The US Food and Drug Administration (FDA) has recently announced that it has approved a new combination therapy for the treatment of mesothelioma, a rare type of cancer. The combination is the second-ever systemic therapy for this disease to receive approval from the agency. The approval is the first in sixteen years for mesothelioma. The combination consists of the drugs nivolumab (marketed as Opdivo) and ipilimumab (marketed as Yervoy).
Mesothelioma is a rare and deadly cancer that originates from the lining of tissue that surrounds most of the body’s internal organs, called the mesothelium. Mesothelioma is known as the type of cancer that most commonly originates from exposure to asbestos. Over eighty percent of cases are directly linked to such exposure. It most commonly appears in the lining of the lungs and chest wall, but can also occur around the heart, around the testes, and along the abdominal lining. Symptoms of mesothelioma are variable depending in the location, but may include chest pain, shortness of breath, fatigue, coughing, weight loss, and a swollen abdomen. They develop slowly, and cancer often appears several decades after exposure. It responds poorly to treatment, with five year survival rate sitting around eight percent. Around 20,000 people in the US get diagnosed every year. There is a dire need for more effective treatment options in this form of cancer. To learn more about mesothelioma, click here.
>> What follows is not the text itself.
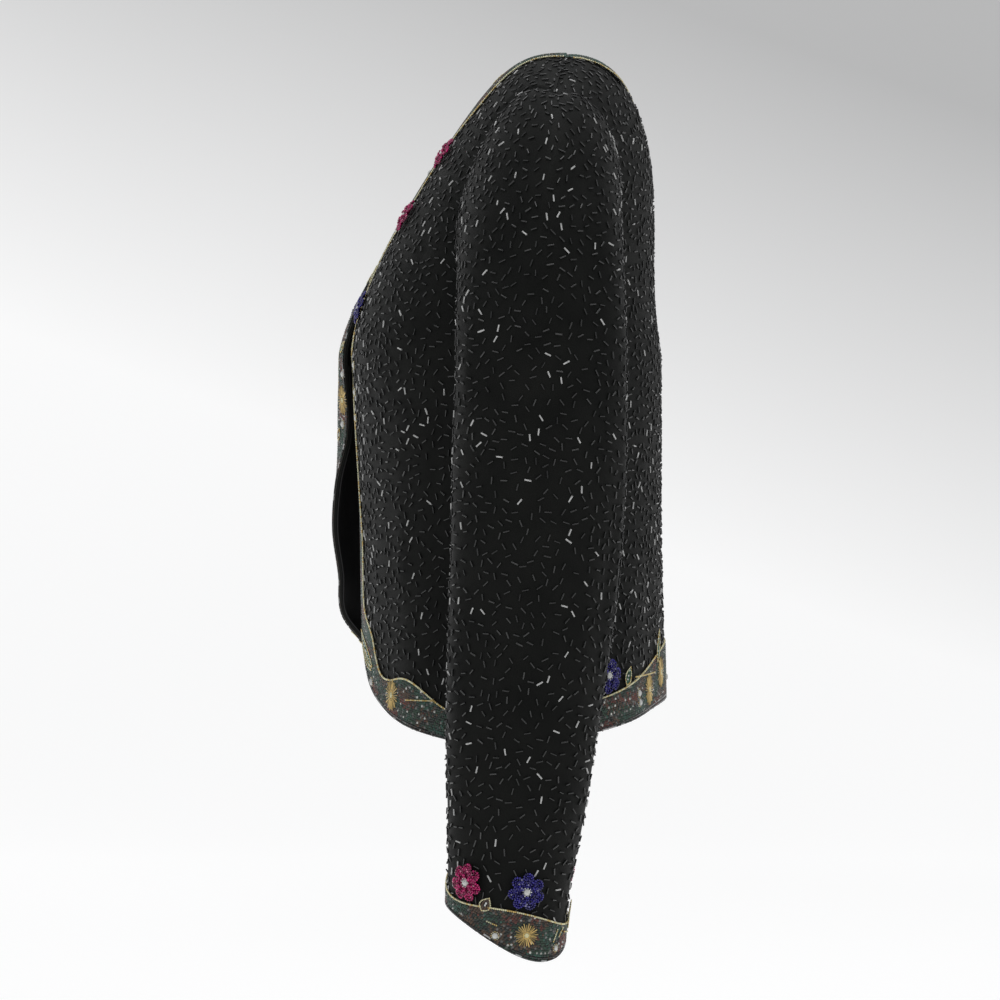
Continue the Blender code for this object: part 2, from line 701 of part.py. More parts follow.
def build():
    silk = material("black silk", (0.012, 0.013, 0.012), 0.75)
    beads = material("band beads", (0.03, 0.035, 0.025), 0.3)
    satin = material("lining", (0.004, 0.004, 0.004), 0.6)
    colours = {"pink": material("pink beads", (0.45, 0.02, 0.15), 0.25),
               "blue": material("blue beads", (0.02, 0.02, 0.25), 0.25)}

    front, edge, away = front_flat()
    back = back_flat()
    left = front_place(front, 1)
    right = front_place(front, -1)
    rear = BACK.place(back[..., 0], back[..., 1])
    normals = {1: grid_normals(left, -1.0), -1: grid_normals(right, 1.0),
               "rear": grid_normals(rear, -1.0)}

    share_seams(left, right, rear, normals)
    every = EDGE_STEPS // ARM_STEPS
    arm_back = rear[-1, -ARM_STEPS - 1:]
    sleeves = {}
    for side in (1, -1):
        panel = left if side > 0 else right
        mirror = np.array([side, 1.0, 1.0])
        arm_front = panel[::every, -1] * mirror
        loop = np.concatenate([arm_front[::-1], arm_back[1:-1]])
        body = np.concatenate([(normals[side][::every, -1] * mirror)[::-1],
                               normals["rear"][-1, -ARM_STEPS:-1]])
        steps = 2 * ARM_STEPS
        angle = math.pi * np.arange(steps) / ARM_STEPS
        grid = sleeve_grid(loop, body, angle)
        sleeves[side] = (grid, loop, body, angle)

    for side in (1, -1):
        word = "left" if side > 0 else "right"
        grid, loop, body, angle = sleeves[side]
        mirror = np.array([side, 1.0, 1.0])
        tube = ring_normals(grid)
        grid[0] += off_armhole(loop, tube[0], grid[1] - grid[0])
        common = mitre(body, tube[0])
        common[::ARM_STEPS, 1] = 0.0
        tube[0] = common
        panel = left if side > 0 else right
        wall = normals[side]
        shifted = (loop + off_armhole(loop, body, loop - loop.mean(axis=0))) * mirror
        inside = common * mirror
        front_stations = np.arange(ARM_STEPS, -1, -1)
        along = np.arange(EDGE_STEPS + 1) / every
        for k in range(3):
            wall[:, -1, k] = np.interp(along, np.arange(ARM_STEPS + 1), inside[front_stations, k])
            panel[:, -1, k] = np.interp(along, np.arange(ARM_STEPS + 1), shifted[front_stations, k])
        rear_stations = np.arange(ARM_STEPS, 2 * ARM_STEPS + 1) % (2 * ARM_STEPS)
        column = -1 if side > 0 else 0
        normals["rear"][column, -ARM_STEPS - 1:] = inside[rear_stations]
        rear[column, -ARM_STEPS - 1:] = shifted[rear_stations]
        make_sleeve(word, side, grid * mirror, tube * mirror, silk, beads, colours)

    for side in (1, -1):
        word = "left" if side > 0 else "right"
        panel = left if side > 0 else right
        make_front(word, side, panel, normals[side], edge, away, (silk, beads, satin), colours)
    make_back(rear, normals["rear"], back, silk, beads, colours)


def make_sleeve(word, side, grid, tube, silk, beads, colours):
    rings, around = grid.shape[:2]
    points, away = grid.reshape(-1, 3), tube.reshape(-1, 3)

    def faces(first, last):
        made = []
        for r in range(first, last):
            for k in range(around):
                n = (k + 1) % around
                near, far = r * around + k, r * around + n
                made += [[near, far, far + around], [near, far + around, near + around]]
        return made if side > 0 else [face[::-1] for face in made]

    full = faces(0, rings - 1)
    add("sleeve_" + word, *shell(points, away, full, -CLOTH, 0.0), silk)
    strip = faces(rings - 1 - STRIP_ROWS, rings - 1)
    add("border_cuff_" + word, *shell(points, away, strip, BAND_LIFT, BAND_TOP), beads)
    for n, (colour, degrees) in enumerate(CUFF_FLOWERS):
        angle = np.array(math.radians(degrees))
        rise = vine_height(angle + FLAT_STEP) - vine_height(angle - FLAT_STEP)
        slope = rise / (2 * FLAT_STEP * SLEEVE[-1][4])
        z = vine_height(angle) + FLOWER_SPACE * math.hypot(1.0, slope)
        name = "flower_cuff_{}_{}_{}".format(word, n + 1, colour)
        flower(name, on_sleeve(side, angle, z), colours[colour])


def make_front(word, side, panel, wall, edge, away_flat, finishes, colours):
    silk, beads, satin = finishes
    rows = panel.shape[1]
    whole = panel.copy()
    pull_in(whole, 0, 1)
    pull_in(whole, -1, -2)
    points, away = whole.reshape(-1, 3), wall.reshape(-1, 3)
    flip = side > 0
    full = grid_faces(EDGE_STEPS, 0, rows - 1, rows, flip, STRIP_ROWS)
    add("front_" + word, *shell(points, away, full, -CLOTH, 0.0), silk)
    strip = grid_faces(EDGE_STEPS, 0, STRIP_ROWS, rows, flip)
    add("border_front_" + word, *shell(points, away, strip, BAND_LIFT, BAND_TOP), beads)
    if side < 0:
        seen = grid_faces(EDGE_STEPS, 0, LINING_ROWS, rows, flip, STRIP_ROWS)
        first, last = LINING_STATIONS
        kept = [face for face in seen if all(first <= k // rows <= last for k in face)]
        add("lining_front_right", *shell(points, away, kept, -CLOTH - LINING_LIFT - LINING,
                                         -CLOTH - LINING_LIFT), satin)
    tree = outer_tree(points, full)

    def place(spot):
        return front_place(np.asarray(spot)[None], side)[0]

    for n, (colour, share) in enumerate(FRONT_FLOWERS):
        station = share * EDGE_STEPS
        distance = band_width(FRONT_BAND, share) + FLOWER_SPACE
        spot = [np.interp(station, np.arange(EDGE_STEPS + 1), edge[:, k] + distance * away_flat[:, k])
                for k in (0, 1)]
        centre, across, up = frame_at(place, np.array(spot))
        flower("flower_front_{}_{}_{}".format(word, n + 1, colour),
               on_panel(tree, centre, across * side, up), colours[colour])


def make_back(rear, wall, flat, silk, beads, colours):
    rows = rear.shape[1]
    whole = rear.copy()
    low = slice(0, -ARM_STEPS)
    pull_in(whole, (0, low), (1, low))
    pull_in(whole, (-1, low), (-2, low))
    seam = SHOULDER_STEPS + 1
    for span in (slice(0, seam), slice(-seam, None)):
        pull_in(whole, (span, -1), (span, -2))
    points, away = whole.reshape(-1, 3), wall.reshape(-1, 3)
    full = grid_faces(BACK_COLUMNS, 0, rows - 1, rows, True, None, BACK_COLUMNS // 2)
    add("back", *shell(points, away, full, -CLOTH, 0.0), silk)
    strip = grid_faces(BACK_COLUMNS, 0, STRIP_ROWS, rows, True, None, BACK_COLUMNS // 2)
    add("border_back_hem", *shell(points, away, strip, BAND_LIFT, BAND_TOP), beads)
    first, last = SHOULDER_STEPS - COLLAR_REACH, BACK_COLUMNS - SHOULDER_STEPS + COLLAR_REACH
    collar = [face for face in full
              if all(k % rows >= rows - 2 and first <= k // rows <= last for k in face)]
    add("border_back_neck", *shell(points, away, collar, BAND_LIFT, BAND_TOP), beads)
    tree = outer_tree(points, full)

    def place(spot):
        return BACK.place(np.asarray(spot)[None, 0], np.asarray(spot)[None, 1])[0]

    for n, (colour, share) in enumerate(BACK_FLOWERS):
        station = share * BACK_COLUMNS
        girth = np.interp(station, np.arange(BACK_COLUMNS + 1), flat[:, 0, 0])
        height = np.interp(station, np.arange(BACK_COLUMNS + 1), flat[:, 0, 1])
        height += band_width(BACK_BAND, share) + FLOWER_SPACE
        centre, across, up = frame_at(place, np.array([girth, height]))
        flower("flower_back_{}_{}".format(n + 1, colour), on_panel(tree, centre, -across, up),
               colours[colour])


for thing in list(bpy.data.objects):
    bpy.data.objects.remove(thing, do_unlink=True)
build()
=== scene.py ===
import math

import bpy
import numpy as np
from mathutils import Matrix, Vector
from mathutils.bvhtree import BVHTree


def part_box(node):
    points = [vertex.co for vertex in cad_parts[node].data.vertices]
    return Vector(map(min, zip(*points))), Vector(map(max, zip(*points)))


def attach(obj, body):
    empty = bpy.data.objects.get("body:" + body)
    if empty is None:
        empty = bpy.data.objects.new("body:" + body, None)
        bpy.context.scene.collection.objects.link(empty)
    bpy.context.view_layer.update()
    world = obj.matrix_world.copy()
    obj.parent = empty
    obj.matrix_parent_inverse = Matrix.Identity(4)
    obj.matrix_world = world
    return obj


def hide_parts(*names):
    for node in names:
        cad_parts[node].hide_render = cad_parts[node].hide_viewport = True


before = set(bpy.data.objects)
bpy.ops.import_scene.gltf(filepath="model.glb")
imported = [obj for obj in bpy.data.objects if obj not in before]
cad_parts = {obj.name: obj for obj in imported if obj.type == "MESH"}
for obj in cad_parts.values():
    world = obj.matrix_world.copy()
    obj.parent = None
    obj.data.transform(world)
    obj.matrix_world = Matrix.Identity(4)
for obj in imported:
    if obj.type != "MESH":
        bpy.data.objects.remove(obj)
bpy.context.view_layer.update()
bpy.ops.object.select_all(action="DESELECT")
rng = np.random.default_rng(41)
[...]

Dr. Richard Pazdur, who directs the Oncology Center of Excellence at the FDA, had this to say about the approval decision:
“Today’s approval of nivolumab plus ipilimumab provides a new treatment that has demonstrated an improvement in overall survival for patients with malignant pleural mesothelioma…now patients now have an important, additional treatment option after more than a decade with only one FDA-approved drug regimen.”
About The Treatment
The combination was evaluated in a trial of 605 patients whose malignant pleural mesothelioma had not been treated and were not eligible for surgical intervention. The combination was able to produce improved overall survival times compared to chemo treatment, producing a median time of 18.1 months versus 14.1 months. Side effects of this treatment may include pain, breathing problems, diarrhea, rash, itching, coughing, fatigue, and loss of appetite.